--- Begin Information provided ---

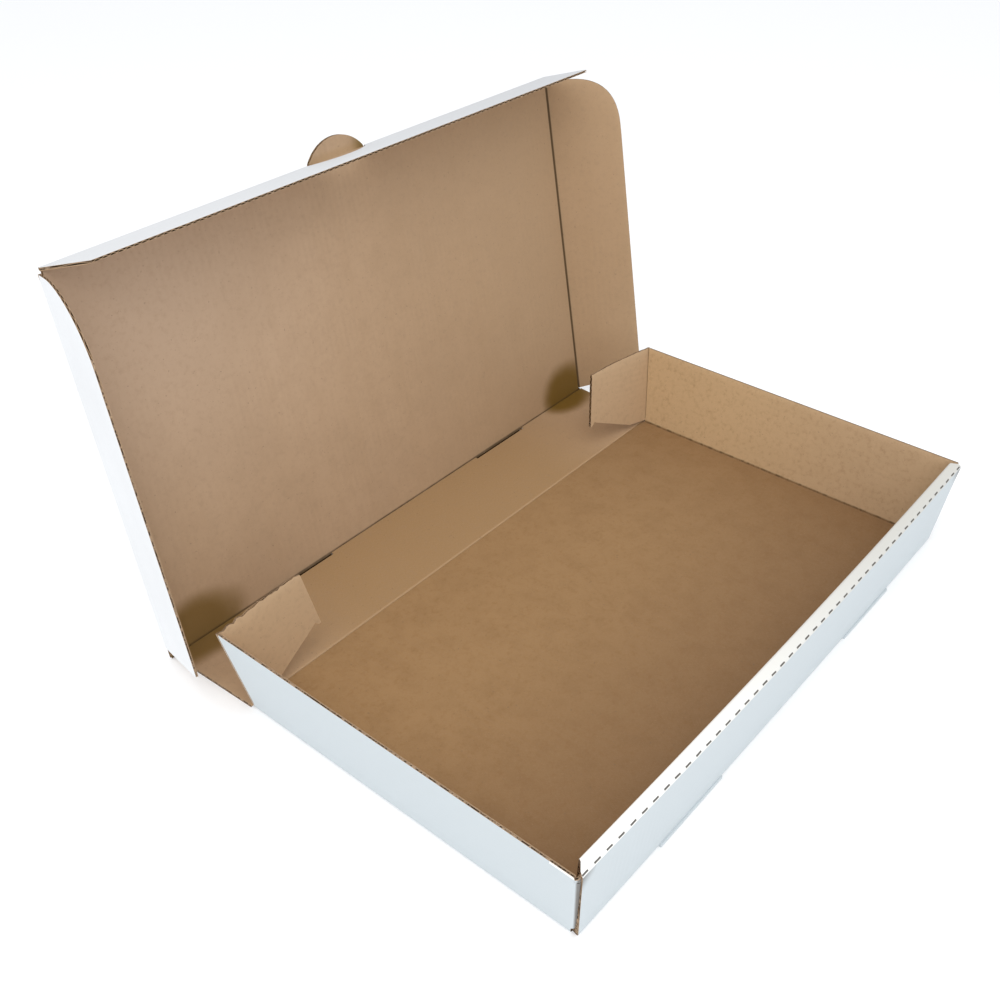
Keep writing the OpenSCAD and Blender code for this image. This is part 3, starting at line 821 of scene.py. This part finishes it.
def streak_material(cfg):
    """A cut along the flutes: torn medium in fine light and dark streaks."""
    m = Material("cut_edge")
    base = tuple(cfg.raw)
    slow = m.noise(1.0, 3.0, 0.6, stretch=(30.0, 55.0))
    fine = m.noise(1.0, 3.0, 0.6, stretch=(700.0, 260.0))
    across = m.noise(620.0, 2.0, 0.6)
    tear = (slow * 0.28 + fine * 0.34 + across * 0.38).ramp(0.455, 0.575)
    colour = m.mix(tear, shade(base, 0.10), shade(tint(base, 1, 1.06, 1.15), 1.25))
    return m.use(colour, 0.88, fine, 0.4 * MM, 0.9)


# ---------------------------------------------------------------- operators

def settings():
    """The scene's sizes and colours."""
    return bpy.context.scene.catering_box


def materials(node, perforation=None):
    """The materials of the board in the order of their indices, each made once; most nodes have their own liner."""
    cfg = settings()

    def once(name, make):
        return bpy.data.materials.get(name) or make()

    kraft = {
        "tray": "kraft_liner_tray", "lid": "kraft_liner_lid", "back_wall": "kraft_liner_back",
        "lid_side_flap_right": "kraft_liner_side", "rear_corner_flap_left": "kraft_liner_corner_lit",
        "rear_corner_flap_right": "kraft_liner_corner_lit"}.get(node, "kraft_liner")
    white = {"tray": "white_liner_tray", "lid_front_flap": "white_liner_front_shaded"}.get(node, "white_liner")
    return [
        once(kraft, lambda: kraft_material(cfg, kraft)),
        once(white, lambda: white_material(cfg, white, perforation)),
        once("fluted_medium", lambda: flute_material(cfg)),
        once("cut_edge", lambda: streak_material(cfg)),
        once("crease", lambda: crease_shade_material(cfg)),
        once("cut_shadow", dark_material),
    ]


def dress(mesh, node, perforation=None):
    """Makes the piece, puts it in place of its CAD node and lets it ride on that node's body."""
    ob = mesh.finish(node + "_board", materials(node, perforation))
    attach(ob, node)
    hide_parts(node)
    return ob


class BOX_OT_tray(bpy.types.Operator):
    """Build the tray: floor, end walls and rolled-over front wall"""
    bl_idname = "box.tray"
    bl_label = "Tray"

    def execute(self, context):
        mesh, fold = tray_mesh(settings())
        dress(mesh, "tray", fold)
        return {"FINISHED"}


class BOX_OT_back(bpy.types.Operator):
    """Build the back wall and the two rear corner flaps"""
    bl_idname = "box.back"
    bl_label = "Back wall and corner flaps"

    def execute(self, context):
        cfg = settings()
        dress(back_wall_mesh(cfg), "back_wall")
        dress(corner_flap_mesh(cfg, -1, 86, 2.6 * MM), "rear_corner_flap_left")
        dress(corner_flap_mesh(cfg, 1, 82, 0.5 * MM, 0.035), "rear_corner_flap_right")
        return {"FINISHED"}


class BOX_OT_lid(bpy.types.Operator):
    """Build the lid with its thumb tab, its front flap and its side flaps"""
    bl_idname = "box.lid"
    bl_label = "Lid and its flaps"

    def execute(self, context):
        cfg = settings()
        dress(lid_mesh(cfg), "lid")
        dress(front_flap_mesh(cfg), "lid_front_flap")
        dress(side_flap_mesh(cfg, -1, 76), "lid_side_flap_left")
        dress(side_flap_mesh(cfg, 1, 56), "lid_side_flap_right")
        return {"FINISHED"}


class BOX_OT_stage(bpy.types.Operator):
    """Set the pale floor, the soft lights and the camera"""
    bl_idname = "box.stage"
    bl_label = "Stage"

    def execute(self, context):
        scene = bpy.context.scene
        size, z = FLOOR_HALF_SIZE, -FLOOR_DROP
        me = bpy.data.meshes.new("floor")
        me.from_pydata([(-size, -size, z), (size, -size, z), (size, size, z), (-size, size, z)], [], [(0, 1, 2, 3)])
        floor = bpy.data.objects.new("floor", me)
        mat = bpy.data.materials.new("pale_floor")
        mat.use_nodes = True
        bsdf = mat.node_tree.nodes["Principled BSDF"]
        bsdf.inputs["Base Color"].default_value = (0.85, 0.85, 0.85, 1)
        bsdf.inputs["Emission Color"].default_value = (1, 1, 1, 1)
        bsdf.inputs["Emission Strength"].default_value = 0.18
        bsdf.inputs["Roughness"].default_value = 0.9
        bsdf.inputs["Specular IOR Level"].default_value = 0.1
        me.materials.append(mat)
        scene.collection.objects.link(floor)

        world = bpy.data.worlds.new("studio")
        world.use_nodes = True
        world.node_tree.nodes["Background"].inputs[0].default_value = (0.95, 0.97, 1.0, 1)
        world.node_tree.nodes["Background"].inputs[1].default_value = 0.90
        scene.world = world
        scene.view_settings.view_transform = "Standard"

        for name, place, aim, width, power, tint in (
            ("key", (-0.9, -0.5, 2.1), (0, 0.05, 0.05), 1.8, settings().key_power, (1.0, 0.985, 0.96)),
            ("fill", (-1.6, -1.8, 0.9), (0, 0, 0.1), 1.6, 5.0, (0.93, 0.96, 1.0)),
        ):
            light = bpy.data.lights.new(name, "AREA")
            light.shape = "SQUARE"
            light.size = width
            light.energy = power
            light.color = tint
            ob = bpy.data.objects.new(name, light)
            ob.location = place
            ob.rotation_euler = (Vector(aim) - Vector(place)).to_track_quat("-Z", "Y").to_euler()
            scene.collection.objects.link(ob)

        az, pitch, roll = (radians(angle) for angle in CAMERA_TURN)
        fwd = Vector((sin(az) * cos(pitch), cos(az) * cos(pitch), -sin(pitch)))
        right = Vector((cos(az), -sin(az), 0))
        up = right.cross(fwd)
        cam_x = cos(roll) * right + sin(roll) * up
        cam_y = cos(roll) * up - sin(roll) * right
        cam = bpy.data.cameras.new("camera")
        cam.sensor_width = 36.0
        cam.lens = cam.sensor_width * CAMERA_FOCAL
        cam.clip_start = 0.02
        ob = bpy.data.objects.new("camera", cam)
        rot = Matrix((cam_x, cam_y, -fwd)).transposed()
        ob.matrix_world = Matrix.Translation(CAMERA_AT) @ rot.to_4x4()
        scene.collection.objects.link(ob)
        scene.camera = ob
        return {"FINISHED"}


class BOX_PT_panel(bpy.types.Panel):
    bl_label = "Catering box"
    bl_idname = "BOX_PT_panel"
    bl_space_type = "VIEW_3D"
    bl_region_type = "UI"
    bl_category = "Box"

    def draw(self, context):
        for name in ("flute_pitch", "bow", "kraft", "white", "raw", "key_power"):
            self.layout.prop(context.scene.catering_box, name)
        for op in (BOX_OT_tray, BOX_OT_back, BOX_OT_lid, BOX_OT_stage):
            self.layout.operator(op.bl_idname)


CLASSES = (BoxSettings, BOX_OT_tray, BOX_OT_back, BOX_OT_lid, BOX_OT_stage, BOX_PT_panel)


def register():
    for c in CLASSES:
        bpy.utils.register_class(c)
    bpy.types.Scene.catering_box = bpy.props.PointerProperty(type=BoxSettings)


def unregister():
    del bpy.types.Scene.catering_box
    for c in reversed(CLASSES):
        bpy.utils.unregister_class(c)


def main():
    register()
    bpy.ops.box.tray()
    bpy.ops.box.back()
    bpy.ops.box.lid()
    bpy.ops.box.stage()


if __name__ == "__main__":
    main()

--- End Information provided ---

> **Exercise brief**
Can you give every line above again, exactly as written?

> **Response**
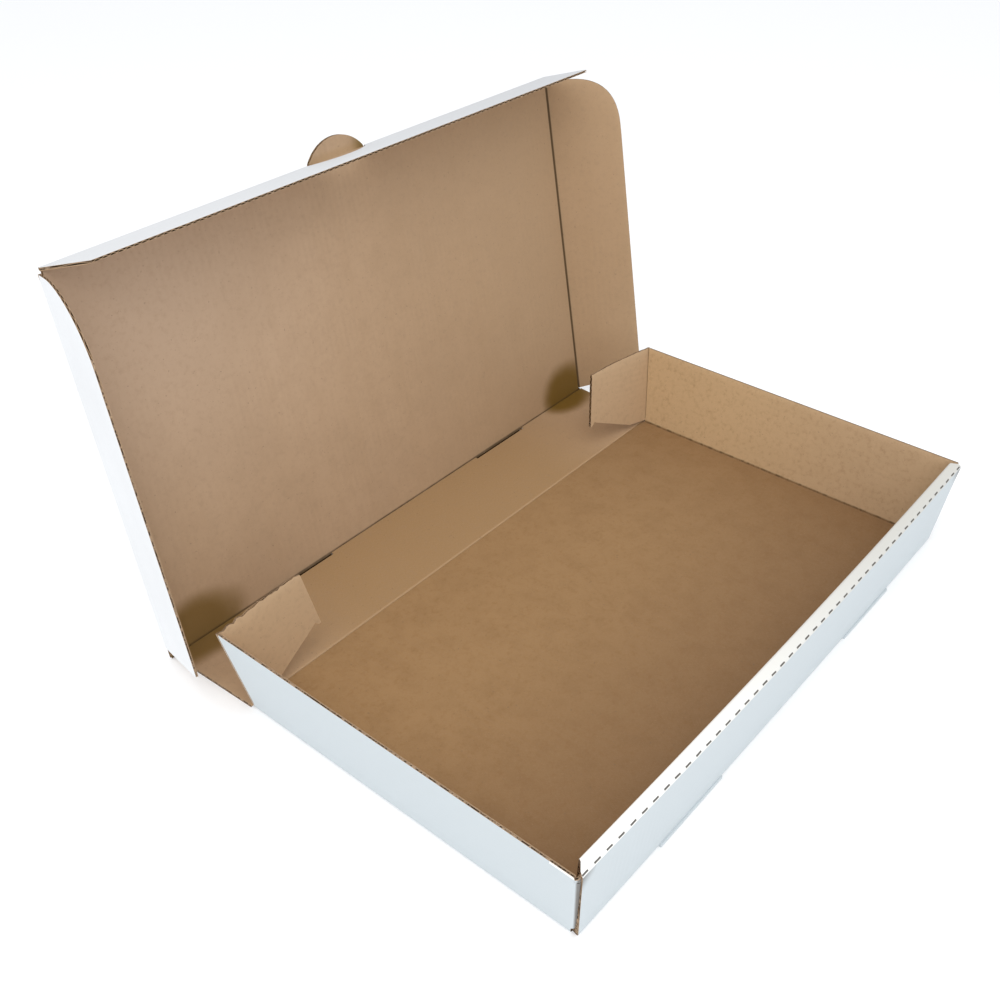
Keep writing the OpenSCAD and Blender code for this image. This is part 3, starting at line 821 of scene.py. This part finishes it.
def streak_material(cfg):
    """A cut along the flutes: torn medium in fine light and dark streaks."""
    m = Material("cut_edge")
    base = tuple(cfg.raw)
    slow = m.noise(1.0, 3.0, 0.6, stretch=(30.0, 55.0))
    fine = m.noise(1.0, 3.0, 0.6, stretch=(700.0, 260.0))
    across = m.noise(620.0, 2.0, 0.6)
    tear = (slow * 0.28 + fine * 0.34 + across * 0.38).ramp(0.455, 0.575)
    colour = m.mix(tear, shade(base, 0.10), shade(tint(base, 1, 1.06, 1.15), 1.25))
    return m.use(colour, 0.88, fine, 0.4 * MM, 0.9)


# ---------------------------------------------------------------- operators

def settings():
    """The scene's sizes and colours."""
    return bpy.context.scene.catering_box


def materials(node, perforation=None):
    """The materials of the board in the order of their indices, each made once; most nodes have their own liner."""
    cfg = settings()

    def once(name, make):
        return bpy.data.materials.get(name) or make()

    kraft = {
        "tray": "kraft_liner_tray", "lid": "kraft_liner_lid", "back_wall": "kraft_liner_back",
        "lid_side_flap_right": "kraft_liner_side", "rear_corner_flap_left": "kraft_liner_corner_lit",
        "rear_corner_flap_right": "kraft_liner_corner_lit"}.get(node, "kraft_liner")
    white = {"tray": "white_liner_tray", "lid_front_flap": "white_liner_front_shaded"}.get(node, "white_liner")
    return [
        once(kraft, lambda: kraft_material(cfg, kraft)),
        once(white, lambda: white_material(cfg, white, perforation)),
        once("fluted_medium", lambda: flute_material(cfg)),
        once("cut_edge", lambda: streak_material(cfg)),
        once("crease", lambda: crease_shade_material(cfg)),
        once("cut_shadow", dark_material),
    ]


def dress(mesh, node, perforation=None):
    """Makes the piece, puts it in place of its CAD node and lets it ride on that node's body."""
    ob = mesh.finish(node + "_board", materials(node, perforation))
    attach(ob, node)
    hide_parts(node)
    return ob


class BOX_OT_tray(bpy.types.Operator):
    """Build the tray: floor, end walls and rolled-over front wall"""
    bl_idname = "box.tray"
    bl_label = "Tray"

    def execute(self, context):
        mesh, fold = tray_mesh(settings())
        dress(mesh, "tray", fold)
        return {"FINISHED"}


class BOX_OT_back(bpy.types.Operator):
    """Build the back wall and the two rear corner flaps"""
    bl_idname = "box.back"
    bl_label = "Back wall and corner flaps"

    def execute(self, context):
        cfg = settings()
        dress(back_wall_mesh(cfg), "back_wall")
        dress(corner_flap_mesh(cfg, -1, 86, 2.6 * MM), "rear_corner_flap_left")
        dress(corner_flap_mesh(cfg, 1, 82, 0.5 * MM, 0.035), "rear_corner_flap_right")
        return {"FINISHED"}


class BOX_OT_lid(bpy.types.Operator):
    """Build the lid with its thumb tab, its front flap and its side flaps"""
    bl_idname = "box.lid"
    bl_label = "Lid and its flaps"

    def execute(self, context):
        cfg = settings()
        dress(lid_mesh(cfg), "lid")
        dress(front_flap_mesh(cfg), "lid_front_flap")
        dress(side_flap_mesh(cfg, -1, 76), "lid_side_flap_left")
        dress(side_flap_mesh(cfg, 1, 56), "lid_side_flap_right")
        return {"FINISHED"}


class BOX_OT_stage(bpy.types.Operator):
    """Set the pale floor, the soft lights and the camera"""
    bl_idname = "box.stage"
    bl_label = "Stage"

    def execute(self, context):
        scene = bpy.context.scene
        size, z = FLOOR_HALF_SIZE, -FLOOR_DROP
        me = bpy.data.meshes.new("floor")
        me.from_pydata([(-size, -size, z), (size, -size, z), (size, size, z), (-size, size, z)], [], [(0, 1, 2, 3)])
        floor = bpy.data.objects.new("floor", me)
        mat = bpy.data.materials.new("pale_floor")
        mat.use_nodes = True
        bsdf = mat.node_tree.nodes["Principled BSDF"]
        bsdf.inputs["Base Color"].default_value = (0.85, 0.85, 0.85, 1)
        bsdf.inputs["Emission Color"].default_value = (1, 1, 1, 1)
        bsdf.inputs["Emission Strength"].default_value = 0.18
        bsdf.inputs["Roughness"].default_value = 0.9
        bsdf.inputs["Specular IOR Level"].default_value = 0.1
        me.materials.append(mat)
        scene.collection.objects.link(floor)

        world = bpy.data.worlds.new("studio")
        world.use_nodes = True
        world.node_tree.nodes["Background"].inputs[0].default_value = (0.95, 0.97, 1.0, 1)
        world.node_tree.nodes["Background"].inputs[1].default_value = 0.90
        scene.world = world
        scene.view_settings.view_transform = "Standard"

        for name, place, aim, width, power, tint in (
            ("key", (-0.9, -0.5, 2.1), (0, 0.05, 0.05), 1.8, settings().key_power, (1.0, 0.985, 0.96)),
            ("fill", (-1.6, -1.8, 0.9), (0, 0, 0.1), 1.6, 5.0, (0.93, 0.96, 1.0)),
        ):
            light = bpy.data.lights.new(name, "AREA")
            light.shape = "SQUARE"
            light.size = width
            light.energy = power
            light.color = tint
            ob = bpy.data.objects.new(name, light)
            ob.location = place
            ob.rotation_euler = (Vector(aim) - Vector(place)).to_track_quat("-Z", "Y").to_euler()
            scene.collection.objects.link(ob)

        az, pitch, roll = (radians(angle) for angle in CAMERA_TURN)
        fwd = Vector((sin(az) * cos(pitch), cos(az) * cos(pitch), -sin(pitch)))
        right = Vector((cos(az), -sin(az), 0))
        up = right.cross(fwd)
        cam_x = cos(roll) * right + sin(roll) * up
        cam_y = cos(roll) * up - sin(roll) * right
        cam = bpy.data.cameras.new("camera")
        cam.sensor_width = 36.0
        cam.lens = cam.sensor_width * CAMERA_FOCAL
        cam.clip_start = 0.02
        ob = bpy.data.objects.new("camera", cam)
        rot = Matrix((cam_x, cam_y, -fwd)).transposed()
        ob.matrix_world = Matrix.Translation(CAMERA_AT) @ rot.to_4x4()
        scene.collection.objects.link(ob)
        scene.camera = ob
        return {"FINISHED"}


class BOX_PT_panel(bpy.types.Panel):
    bl_label = "Catering box"
    bl_idname = "BOX_PT_panel"
    bl_space_type = "VIEW_3D"
    bl_region_type = "UI"
    bl_category = "Box"

    def draw(self, context):
        for name in ("flute_pitch", "bow", "kraft", "white", "raw", "key_power"):
            self.layout.prop(context.scene.catering_box, name)
        for op in (BOX_OT_tray, BOX_OT_back, BOX_OT_lid, BOX_OT_stage):
            self.layout.operator(op.bl_idname)


CLASSES = (BoxSettings, BOX_OT_tray, BOX_OT_back, BOX_OT_lid, BOX_OT_stage, BOX_PT_panel)


def register():
    for c in CLASSES:
        bpy.utils.register_class(c)
    bpy.types.Scene.catering_box = bpy.props.PointerProperty(type=BoxSettings)


def unregister():
    del bpy.types.Scene.catering_box
    for c in reversed(CLASSES):
        bpy.utils.unregister_class(c)


def main():
    register()
    bpy.ops.box.tray()
    bpy.ops.box.back()
    bpy.ops.box.lid()
    bpy.ops.box.stage()


if __name__ == "__main__":
    main()